Museum staff participate in a range of Australian Research Council (ARC) projects that involve working in partnership with educational institutions and community-based organisations in Australia and overseas. Current ARC projects include:

  • ‘Alive with the Dreaming! Songlines for the Western Desert’ (Margo Neale, Dr Mike Smith, Dr Libby Robin, the Australian National University and major Aboriginal partner organisations)
  • ‘The culture of weeds’ (Dr Libby Robin, Dr Cameron Muir, the Australian National University, the Royal Botanic Gardens, Melbourne)
  • ‘Return, reconcile, renew: Understanding the history, effects and opportunities of repatriation and building an evidence base for the future’ (Dr Michael Pickering, the Australian National University and Australian and international partners).

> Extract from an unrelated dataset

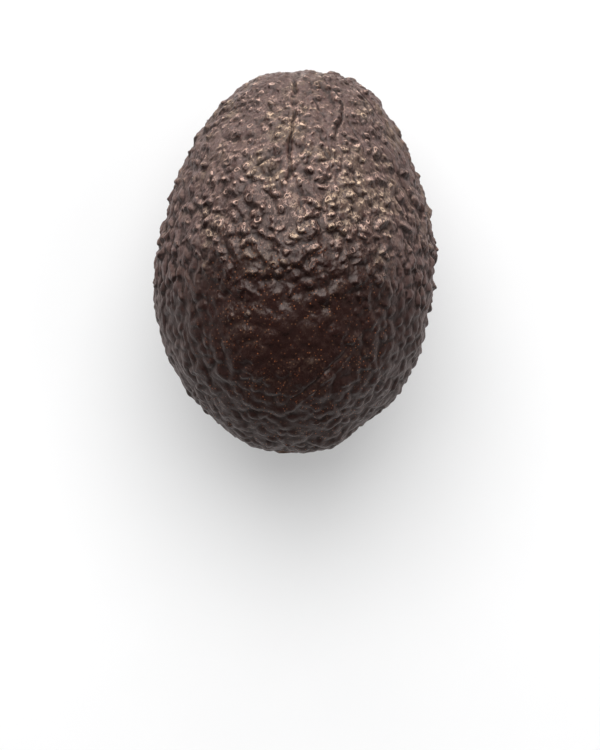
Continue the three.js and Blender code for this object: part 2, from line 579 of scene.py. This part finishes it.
def grow_relief(skin, look):
    """Raises swells, pebbles, knobs, grains and wrinkles over the whole skin, and draws the creases."""
    rng = np.random.default_rng(look.seed)
    wide, broad, fine, tiny = (Grain(rng) for _ in range(4))
    warps = [Grain(rng) for _ in range(3)]
    points, along = skin.points, skin.along
    stemward = ease_between(0.1, 0.62, along)
    bellyward = ease_between(0.1, 0.4, -along)
    patchy = broad(points, 6 * MM)
    flank = skin.flank = ease_between(0.45, 0.85, np.abs(skin.normals[:, 0])) * (1 - 0.5 * bellyward)

    bend = np.stack([
        warp(points, 3.4 * MM) * 0.65 * MM + warp(points, 1.3 * MM) * 0.18 * MM for warp in warps
    ], 1)
    warped = points + bend - skin.normals * np.einsum("ij,ij->i", bend, skin.normals)[:, None]

    # Broad swells, which make the outline uneven.
    chosen = scatter(Cloud(points, 5 * MM), np.full(len(points), 4.4 * MM), rng)
    count = len(chosen)
    swells, _ = raise_bumps(warped, Bumps(
        skin, chosen, rng.uniform(2.4, 4, count) * MM, look.swell_height * rng.uniform(0.2, 1, count),
        rng.uniform(1, 1.6, count), rng.uniform(0, math.pi, count)))
    swells *= 1 - 0.3 * stemward - 0.35 * bellyward
    hollows = wide(points, 17 * MM) * 0.5 * MM + patchy * 0.2 * MM

    # Pebbles: gathered into bent strings, highest round the middle, and broad and low on the blossom half.
    spacing = look.pebble_spacing * (1 + 0.15 * stemward - 0.22 * bellyward) * (1 + 0.3 * patchy)
    chosen = scatter(Cloud(points, 1.6 * look.pebble_spacing), spacing, rng)
    count = len(chosen)
    gathered = 0.4 + 0.7 * ease_between(-0.45, 0.4, broad(points[chosen] + 0.1, 4.4 * MM))
    belly = bellyward[chosen]
    upward = ease_between(0.7, 0.95, skin.normals[chosen, 2])
    rugged = 1 - 0.4 * stemward[chosen] - belly * (0.22 + 0.5 * upward)
    rugged *= 1 + 0.2 * flank[chosen]
    radius = rng.uniform(0.36, 0.56, count) * look.pebble_spacing
    radius *= 1 - 0.15 * stemward[chosen] + 0.2 * belly
    height = look.pebble_height * (gathered + (0.9 - gathered) * 0.7 * belly)
    height = height * rng.uniform(0.4, 1, count) * rugged
    links = np.where(rng.uniform(size=count) < 0.4 + 0.3 * belly, 1, rng.integers(1, 4, count))
    aside = flank[chosen]
    pebbles, _ = raise_bumps(warped, Bumps(
        skin, chosen, radius, height, rng.uniform(1, 1.5, count) + rng.uniform(0, 0.8, count) * aside,
        rng.normal(0, 1.2 - 0.8 * aside, count),
    ).strung(rng, links, 0.9), 1.6, 1.8)

    # Corky knobs, large and small: plain to see near the stem, and lost among the pebbles further down.
    knobs = np.zeros(len(points))
    tip = np.zeros(len(points))
    common = (0.03 + 0.97 * ease_between(-0.35, 0.15, along)) * (1 - 0.3 * flank)
    sparse = 1 - 0.55 * (1 - ease_between(0.25, 0.5, along))
    for apart, low, high, least, most, share in (
            (1.5, 0.95, 1.35, 0.5, 1, common), (0.95, 0.5, 0.85, 0.4, 0.85, common * sparse)):
        spacing = apart * look.knob_spacing * (1 + 0.5 * fine(points, 7 * MM))
        chosen = scatter(Cloud(points, 1.6 * apart * look.knob_spacing), spacing, rng)
        chosen = chosen[rng.uniform(size=len(chosen)) < share[chosen]]
        count = len(chosen)
        size = rng.uniform(low, high, count)
        layer, layer_tip = raise_bumps(warped, Bumps(
            skin, chosen, size * MM, look.knob_height * size * rng.uniform(0.45, 0.95, count),
            rng.uniform(1, 1.6, count), rng.normal(0, 0.5, count),
            rng.uniform(least, most, count), rng.uniform(0, 0.65, count)), sharpness=1.4)
        knobs = np.maximum(knobs, layer)
        tip = np.maximum(tip, layer_tip)

    # Grains between and on the pebbles.
    chosen = scatter(Cloud(points, 1.2 * MM), 0.85 * MM * (1 + 0.35 * fine(points, 3 * MM)), rng)
    count = len(chosen)
    grains, _ = raise_bumps(warped, Bumps(
        skin, chosen, rng.uniform(0.4, 0.7, count) * MM, look.grain_height * rng.uniform(0.05, 1.2, count),
        rng.uniform(1, 2, count), rng.normal(0, 0.9, count)))

    # Fine wrinkles, drawn out lengthwise towards the stem.
    drawn = warped * np.stack([np.ones_like(along), 1 - 0.45 * stemward, np.ones_like(along)], 1)
    crinkle = np.clip(1 - 2.6 * np.abs(fine(drawn, 2.1 * MM)), 0, 1) ** 1.5
    crinkle += 0.6 * np.clip(1 - 2.6 * np.abs(tiny(drawn, 1.15 * MM)), 0, 1) ** 1.5
    wrinkled = 0.4 + 0.6 * ease_between(-0.3, 0.3, broad(points - 0.1, 7 * MM))
    wrinkles = look.wrinkle_height * crinkle * wrinkled

    leathery = fine(points + 0.2, 2.7 * MM) * 0.16 * MM + tiny(points + 0.3, 1.5 * MM) * 0.07 * MM

    folds, calm = draw_strokes(skin, warped, fine(points, 1.6 * MM))
    ends, plain, skin.dry = shape_ends(skin, fine)
    lively = (1 - 0.8 * calm) * plain
    small = (grains + wrinkles + leathery) * (1 - 0.6 * bellyward)
    bumpy = (pebbles + knobs + small) * lively
    skin.tip = tip * lively
    skin.lean = look.droop * (pebbles + knobs) * lively
    skin.rise = shape_lumps(skin) + (swells + hollows - look.sink) * plain + bumpy + folds + ends
    fine_rise = bumpy + folds + swells + ends
    # crest and pit: how far a point stands above or sinks below its neighbours. The material draws pale
    # crest lines from crest, and paints shade into the hollows from pit.
    skin.crest = (fine_rise - skin.softened(fine_rise, 10)) / (0.12 * MM)
    skin.pit = (skin.softened(fine_rise, 40) - fine_rise) / (0.3 * MM)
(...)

Supporting the research program

Our extensive and welcoming Library is part of the Research Centre and underpins research across the institution. Established in 1984, it now holds more than 45,000 books, journals and other items central to the key themes of the Museum: Australian history and society since 1788, people’s interaction with the environment, and Aboriginal and Torres Strait Islander culture and history. In addition to these main themes, the Library collects material covering museum studies and conservation, as well as items relating to the corporate memory of the Museum. The Library is a repository for a number of unique collections including the working libraries of Dr Robert Edwards, and Professors David Ride, Ken Inglis, Bill Gammage and Dr Mike Smith. The Library provides a reference collection for Museum staff and the public, and a special collections reading room is available for use. Library staff hold special ‘open days’ when some of the Museum’s beautiful rare books are displayed, the most recent being ‘Fabrics and fashion’ in May 2014.

reCollections: A Journal of Museums and Collections

Now in its ninth year of publication, the Museum’s scholarly e-journal, reCollections, makes a significant contribution to the Museum’s intellectual leadership. Peer-reviewed articles, commentaries and exhibition reviews are published twice a year and facilitate critical reflection on museological practice in Australia and internationally. The most recent issue has incorporated the capability for readers to comment on articles and reviews, and to share an article via Facebook or Twitter.

Audience member, Old Masters lecture series

‘[I liked] having an expert with an intimate knowledge of the subject share his/her insights with others. Receiving an insight into how and why the paintings are more than just marks on a surface.’